Part of a data file
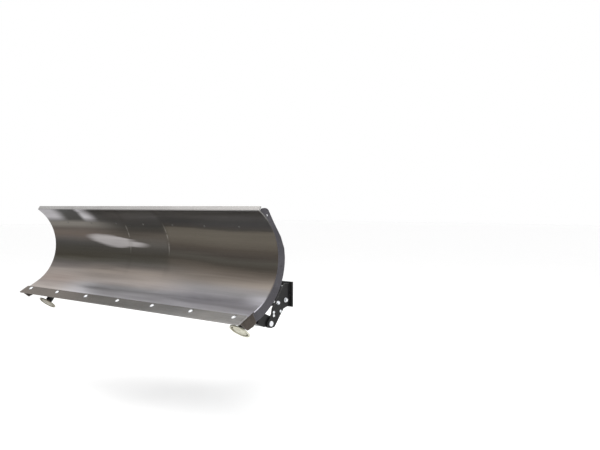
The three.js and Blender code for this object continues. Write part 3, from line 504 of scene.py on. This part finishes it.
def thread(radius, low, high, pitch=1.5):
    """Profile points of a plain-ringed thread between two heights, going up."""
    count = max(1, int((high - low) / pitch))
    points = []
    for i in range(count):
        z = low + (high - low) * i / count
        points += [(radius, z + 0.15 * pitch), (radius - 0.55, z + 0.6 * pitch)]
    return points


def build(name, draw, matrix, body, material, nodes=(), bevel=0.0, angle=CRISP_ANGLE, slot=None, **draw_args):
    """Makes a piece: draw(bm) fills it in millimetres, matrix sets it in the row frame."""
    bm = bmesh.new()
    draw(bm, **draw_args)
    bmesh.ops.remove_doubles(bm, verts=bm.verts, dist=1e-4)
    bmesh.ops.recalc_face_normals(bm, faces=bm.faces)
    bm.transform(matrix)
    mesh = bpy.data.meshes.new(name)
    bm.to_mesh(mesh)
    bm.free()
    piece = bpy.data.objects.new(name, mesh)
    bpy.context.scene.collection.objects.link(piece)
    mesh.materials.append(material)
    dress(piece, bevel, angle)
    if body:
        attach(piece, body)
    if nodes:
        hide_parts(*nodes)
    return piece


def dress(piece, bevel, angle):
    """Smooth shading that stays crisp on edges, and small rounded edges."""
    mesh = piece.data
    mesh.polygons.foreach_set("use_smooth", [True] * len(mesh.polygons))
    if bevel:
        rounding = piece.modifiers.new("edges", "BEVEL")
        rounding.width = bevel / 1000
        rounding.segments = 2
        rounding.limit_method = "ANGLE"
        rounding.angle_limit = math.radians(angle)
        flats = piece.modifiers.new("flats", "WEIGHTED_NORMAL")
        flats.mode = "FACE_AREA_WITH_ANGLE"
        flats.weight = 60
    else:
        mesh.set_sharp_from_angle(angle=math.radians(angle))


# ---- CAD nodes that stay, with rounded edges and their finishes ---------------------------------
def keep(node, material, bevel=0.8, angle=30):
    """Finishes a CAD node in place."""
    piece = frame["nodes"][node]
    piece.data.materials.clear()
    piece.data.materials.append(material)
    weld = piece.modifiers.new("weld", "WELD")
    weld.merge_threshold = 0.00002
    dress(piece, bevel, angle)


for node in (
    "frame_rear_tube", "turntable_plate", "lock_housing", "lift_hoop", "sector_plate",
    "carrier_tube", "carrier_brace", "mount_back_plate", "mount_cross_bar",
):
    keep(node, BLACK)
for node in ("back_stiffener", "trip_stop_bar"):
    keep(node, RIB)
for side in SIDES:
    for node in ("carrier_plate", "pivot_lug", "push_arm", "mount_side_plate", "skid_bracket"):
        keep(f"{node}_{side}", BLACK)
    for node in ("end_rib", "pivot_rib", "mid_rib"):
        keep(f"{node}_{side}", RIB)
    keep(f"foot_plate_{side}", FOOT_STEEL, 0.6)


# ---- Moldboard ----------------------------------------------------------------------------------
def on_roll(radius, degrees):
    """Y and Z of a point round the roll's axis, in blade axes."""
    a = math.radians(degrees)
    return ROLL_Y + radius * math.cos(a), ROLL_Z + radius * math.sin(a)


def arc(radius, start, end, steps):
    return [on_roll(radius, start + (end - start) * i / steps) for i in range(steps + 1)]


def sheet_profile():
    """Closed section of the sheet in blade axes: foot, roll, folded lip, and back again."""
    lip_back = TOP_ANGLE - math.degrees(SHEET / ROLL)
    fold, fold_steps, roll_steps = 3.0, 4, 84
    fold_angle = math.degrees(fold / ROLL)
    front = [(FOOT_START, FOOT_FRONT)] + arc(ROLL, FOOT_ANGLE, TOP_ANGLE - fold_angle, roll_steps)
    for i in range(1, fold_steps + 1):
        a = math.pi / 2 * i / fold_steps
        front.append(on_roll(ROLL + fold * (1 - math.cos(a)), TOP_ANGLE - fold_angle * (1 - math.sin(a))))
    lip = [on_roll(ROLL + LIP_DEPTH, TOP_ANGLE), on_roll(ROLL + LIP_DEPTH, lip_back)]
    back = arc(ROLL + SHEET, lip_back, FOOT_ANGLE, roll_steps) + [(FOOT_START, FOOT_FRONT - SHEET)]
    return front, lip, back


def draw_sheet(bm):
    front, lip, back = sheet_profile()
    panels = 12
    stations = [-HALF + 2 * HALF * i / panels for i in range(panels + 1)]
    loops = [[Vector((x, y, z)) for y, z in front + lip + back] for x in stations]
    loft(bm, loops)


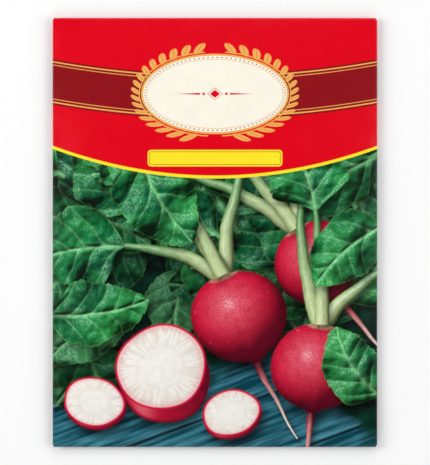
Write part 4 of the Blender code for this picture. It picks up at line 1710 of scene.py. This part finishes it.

**GIVEN EXERCISE:**
Set down verbatim only the lines between the start of the data above and the line with "return piece", both boundaries included.

**REPLY TO THE EXERCISE:**
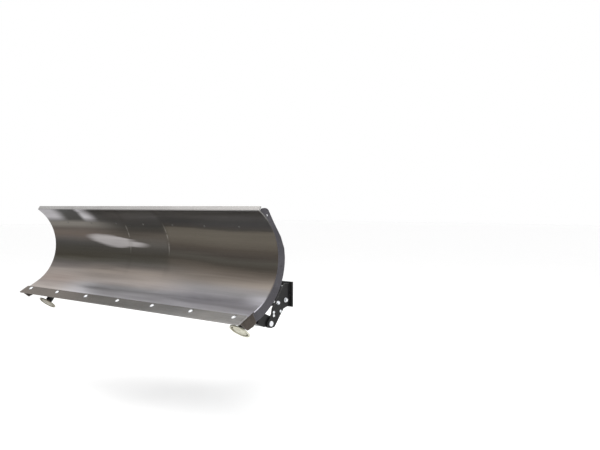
The three.js and Blender code for this object continues. Write part 3, from line 504 of scene.py on. This part finishes it.
def thread(radius, low, high, pitch=1.5):
    """Profile points of a plain-ringed thread between two heights, going up."""
    count = max(1, int((high - low) / pitch))
    points = []
    for i in range(count):
        z = low + (high - low) * i / count
        points += [(radius, z + 0.15 * pitch), (radius - 0.55, z + 0.6 * pitch)]
    return points


def build(name, draw, matrix, body, material, nodes=(), bevel=0.0, angle=CRISP_ANGLE, slot=None, **draw_args):
    """Makes a piece: draw(bm) fills it in millimetres, matrix sets it in the row frame."""
    bm = bmesh.new()
    draw(bm, **draw_args)
    bmesh.ops.remove_doubles(bm, verts=bm.verts, dist=1e-4)
    bmesh.ops.recalc_face_normals(bm, faces=bm.faces)
    bm.transform(matrix)
    mesh = bpy.data.meshes.new(name)
    bm.to_mesh(mesh)
    bm.free()
    piece = bpy.data.objects.new(name, mesh)
    bpy.context.scene.collection.objects.link(piece)
    mesh.materials.append(material)
    dress(piece, bevel, angle)
    if body:
        attach(piece, body)
    if nodes:
        hide_parts(*nodes)
    return piece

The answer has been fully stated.